◆ **Supplied information**:
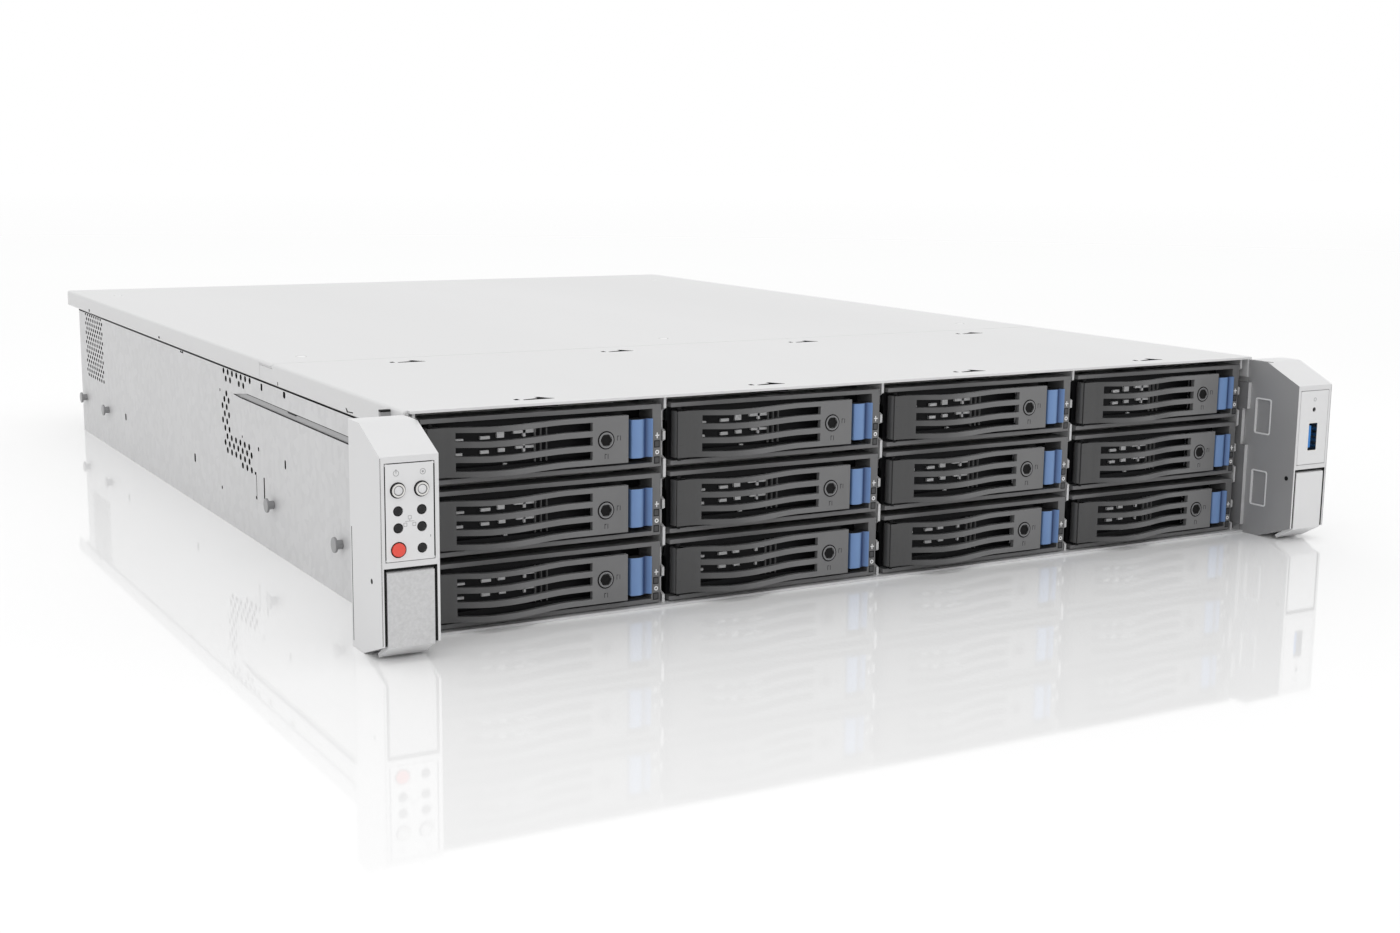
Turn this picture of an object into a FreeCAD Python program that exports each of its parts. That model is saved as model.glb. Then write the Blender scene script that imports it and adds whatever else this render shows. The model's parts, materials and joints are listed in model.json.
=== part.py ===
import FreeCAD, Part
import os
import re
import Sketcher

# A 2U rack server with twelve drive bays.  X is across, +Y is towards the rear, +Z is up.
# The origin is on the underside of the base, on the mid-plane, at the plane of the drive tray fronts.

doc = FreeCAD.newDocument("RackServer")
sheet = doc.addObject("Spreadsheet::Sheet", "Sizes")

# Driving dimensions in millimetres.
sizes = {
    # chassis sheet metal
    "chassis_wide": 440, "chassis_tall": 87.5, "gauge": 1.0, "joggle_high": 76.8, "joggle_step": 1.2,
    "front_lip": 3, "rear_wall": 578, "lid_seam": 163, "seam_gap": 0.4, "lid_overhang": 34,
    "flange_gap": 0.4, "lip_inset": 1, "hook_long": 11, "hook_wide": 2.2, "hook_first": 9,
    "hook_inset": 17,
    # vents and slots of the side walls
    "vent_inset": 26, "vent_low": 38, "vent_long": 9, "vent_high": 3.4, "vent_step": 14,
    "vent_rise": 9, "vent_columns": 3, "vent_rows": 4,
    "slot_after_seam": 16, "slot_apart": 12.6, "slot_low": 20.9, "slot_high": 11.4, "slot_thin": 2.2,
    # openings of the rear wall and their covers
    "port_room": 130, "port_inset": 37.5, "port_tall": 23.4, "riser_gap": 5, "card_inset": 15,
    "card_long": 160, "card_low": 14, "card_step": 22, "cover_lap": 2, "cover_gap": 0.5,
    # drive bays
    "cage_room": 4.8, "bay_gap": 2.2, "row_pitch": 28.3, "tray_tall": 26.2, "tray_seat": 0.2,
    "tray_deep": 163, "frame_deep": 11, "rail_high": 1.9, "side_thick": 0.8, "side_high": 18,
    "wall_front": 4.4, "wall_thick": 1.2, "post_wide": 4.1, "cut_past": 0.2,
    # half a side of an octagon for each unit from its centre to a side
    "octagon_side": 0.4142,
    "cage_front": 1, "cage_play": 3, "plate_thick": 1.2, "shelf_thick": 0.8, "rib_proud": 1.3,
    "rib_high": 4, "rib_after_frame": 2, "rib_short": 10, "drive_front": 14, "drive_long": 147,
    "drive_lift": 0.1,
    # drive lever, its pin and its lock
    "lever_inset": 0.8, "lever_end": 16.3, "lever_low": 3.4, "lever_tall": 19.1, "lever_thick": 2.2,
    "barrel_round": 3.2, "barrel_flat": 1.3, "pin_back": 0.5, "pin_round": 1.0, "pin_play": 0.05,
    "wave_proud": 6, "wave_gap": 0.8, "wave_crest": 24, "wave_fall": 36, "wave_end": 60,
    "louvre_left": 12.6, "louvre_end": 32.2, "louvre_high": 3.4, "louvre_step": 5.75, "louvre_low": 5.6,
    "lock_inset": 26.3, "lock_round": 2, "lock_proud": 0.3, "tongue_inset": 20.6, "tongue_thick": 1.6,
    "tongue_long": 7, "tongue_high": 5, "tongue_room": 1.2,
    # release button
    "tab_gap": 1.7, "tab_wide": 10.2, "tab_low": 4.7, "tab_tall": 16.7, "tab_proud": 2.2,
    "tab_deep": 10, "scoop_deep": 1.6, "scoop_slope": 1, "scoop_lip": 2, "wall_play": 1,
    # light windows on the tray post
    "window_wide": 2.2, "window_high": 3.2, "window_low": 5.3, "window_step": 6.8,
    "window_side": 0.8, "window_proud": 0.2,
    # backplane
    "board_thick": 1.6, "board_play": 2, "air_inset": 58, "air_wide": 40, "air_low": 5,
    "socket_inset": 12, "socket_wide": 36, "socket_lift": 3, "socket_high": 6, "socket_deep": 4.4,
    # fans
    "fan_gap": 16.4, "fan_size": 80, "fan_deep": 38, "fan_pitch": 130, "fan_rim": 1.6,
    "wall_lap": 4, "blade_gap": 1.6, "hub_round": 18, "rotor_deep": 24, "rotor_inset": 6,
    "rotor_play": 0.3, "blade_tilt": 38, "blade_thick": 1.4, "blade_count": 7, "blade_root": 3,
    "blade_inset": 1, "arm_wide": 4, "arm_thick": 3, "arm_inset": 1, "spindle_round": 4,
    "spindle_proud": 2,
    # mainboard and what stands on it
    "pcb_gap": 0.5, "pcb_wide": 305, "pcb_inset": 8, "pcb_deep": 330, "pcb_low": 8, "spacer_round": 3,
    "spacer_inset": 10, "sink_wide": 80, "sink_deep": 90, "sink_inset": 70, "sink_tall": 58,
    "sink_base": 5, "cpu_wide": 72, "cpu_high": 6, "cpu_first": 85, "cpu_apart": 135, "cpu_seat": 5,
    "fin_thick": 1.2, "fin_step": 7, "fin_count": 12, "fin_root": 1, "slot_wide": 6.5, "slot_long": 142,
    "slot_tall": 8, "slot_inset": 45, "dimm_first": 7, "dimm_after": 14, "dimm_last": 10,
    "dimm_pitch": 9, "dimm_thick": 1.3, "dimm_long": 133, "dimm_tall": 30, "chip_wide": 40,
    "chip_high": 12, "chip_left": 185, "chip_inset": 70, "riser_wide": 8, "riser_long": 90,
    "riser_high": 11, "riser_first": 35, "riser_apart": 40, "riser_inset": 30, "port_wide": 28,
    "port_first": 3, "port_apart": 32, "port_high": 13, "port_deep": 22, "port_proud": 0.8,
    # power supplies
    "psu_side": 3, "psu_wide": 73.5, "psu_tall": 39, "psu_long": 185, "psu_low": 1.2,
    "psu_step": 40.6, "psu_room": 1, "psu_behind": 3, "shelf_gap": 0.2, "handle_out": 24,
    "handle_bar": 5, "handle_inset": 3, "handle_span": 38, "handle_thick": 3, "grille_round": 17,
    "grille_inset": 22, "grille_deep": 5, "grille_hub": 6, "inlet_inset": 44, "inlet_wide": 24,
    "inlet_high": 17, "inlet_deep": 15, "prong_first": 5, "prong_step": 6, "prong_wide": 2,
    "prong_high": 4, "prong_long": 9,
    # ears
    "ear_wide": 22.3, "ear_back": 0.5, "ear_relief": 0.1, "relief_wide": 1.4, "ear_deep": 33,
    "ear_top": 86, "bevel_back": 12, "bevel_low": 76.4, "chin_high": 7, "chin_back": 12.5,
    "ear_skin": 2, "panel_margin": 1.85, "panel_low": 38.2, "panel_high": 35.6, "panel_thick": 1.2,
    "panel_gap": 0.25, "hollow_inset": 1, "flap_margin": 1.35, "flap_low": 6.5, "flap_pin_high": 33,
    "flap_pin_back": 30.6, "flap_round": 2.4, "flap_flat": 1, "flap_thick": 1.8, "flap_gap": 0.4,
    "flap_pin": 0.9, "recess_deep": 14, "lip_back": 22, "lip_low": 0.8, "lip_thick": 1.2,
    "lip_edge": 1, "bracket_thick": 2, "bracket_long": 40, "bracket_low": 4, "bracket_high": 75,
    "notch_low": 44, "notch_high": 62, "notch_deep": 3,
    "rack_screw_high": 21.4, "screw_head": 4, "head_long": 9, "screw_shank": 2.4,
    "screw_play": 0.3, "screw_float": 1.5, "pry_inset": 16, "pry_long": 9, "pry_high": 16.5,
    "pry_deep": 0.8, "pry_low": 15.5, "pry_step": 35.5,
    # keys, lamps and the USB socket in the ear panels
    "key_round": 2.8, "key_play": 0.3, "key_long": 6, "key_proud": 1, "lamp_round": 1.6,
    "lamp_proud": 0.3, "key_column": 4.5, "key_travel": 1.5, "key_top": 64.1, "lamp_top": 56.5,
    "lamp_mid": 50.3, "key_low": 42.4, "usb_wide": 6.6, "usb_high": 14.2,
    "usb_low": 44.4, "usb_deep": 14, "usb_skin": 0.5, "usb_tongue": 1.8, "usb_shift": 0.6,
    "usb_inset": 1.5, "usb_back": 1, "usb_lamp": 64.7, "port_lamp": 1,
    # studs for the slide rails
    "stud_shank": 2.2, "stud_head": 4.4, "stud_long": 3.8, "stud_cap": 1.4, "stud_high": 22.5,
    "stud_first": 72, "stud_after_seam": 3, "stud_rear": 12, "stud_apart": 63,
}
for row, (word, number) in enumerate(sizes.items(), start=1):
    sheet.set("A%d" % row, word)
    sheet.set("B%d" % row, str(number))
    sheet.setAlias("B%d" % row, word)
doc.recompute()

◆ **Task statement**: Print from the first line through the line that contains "import Sketcher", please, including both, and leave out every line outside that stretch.

◆ **Worked answer**:
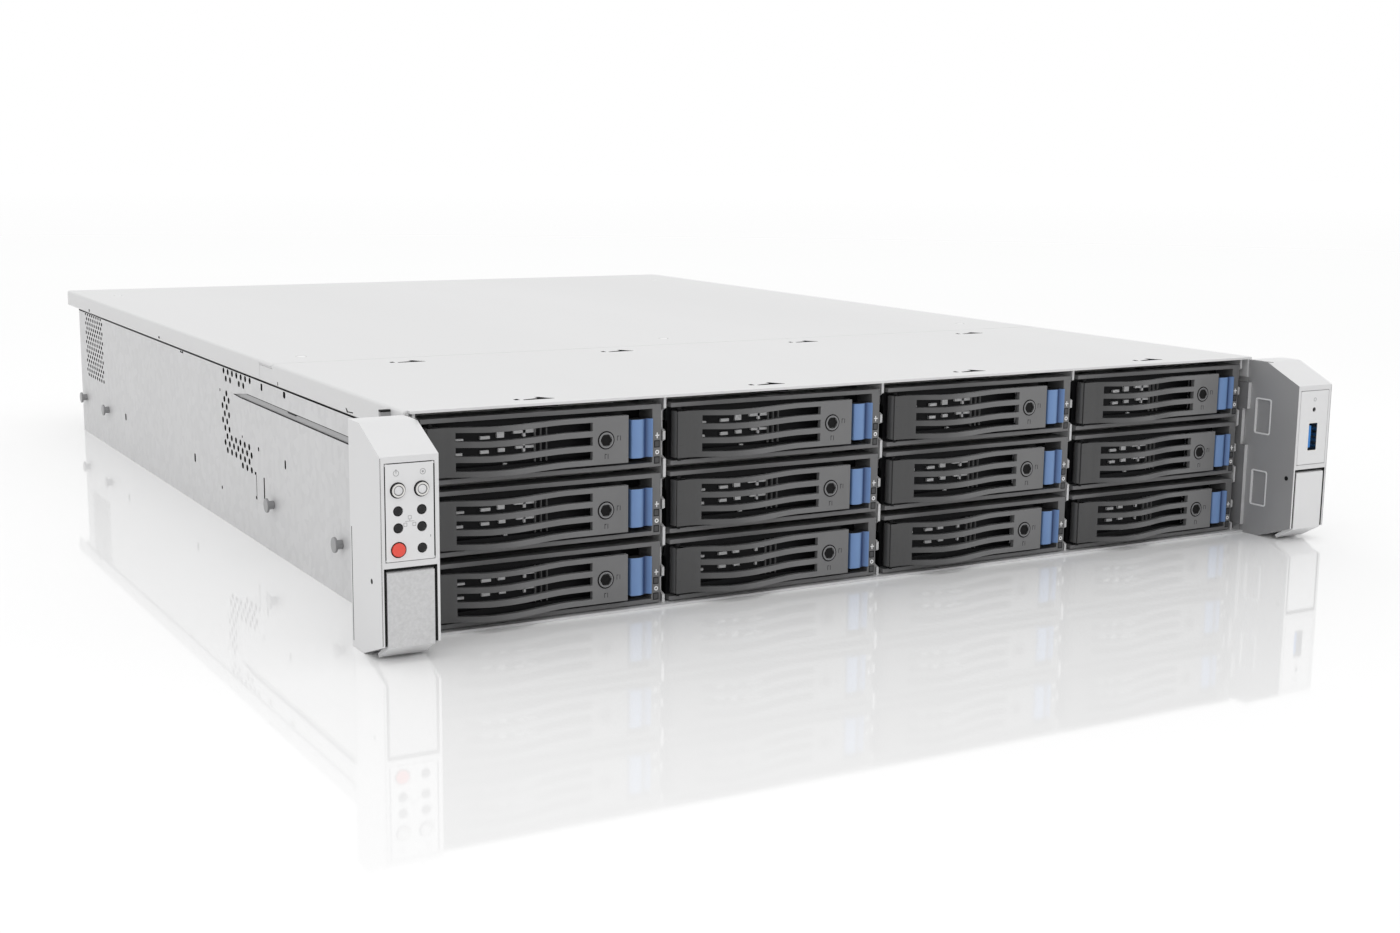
Turn this picture of an object into a FreeCAD Python program that exports each of its parts. That model is saved as model.glb. Then write the Blender scene script that imports it and adds whatever else this render shows. The model's parts, materials and joints are listed in model.json.
=== part.py ===
import FreeCAD, Part
import os
import re
import Sketcher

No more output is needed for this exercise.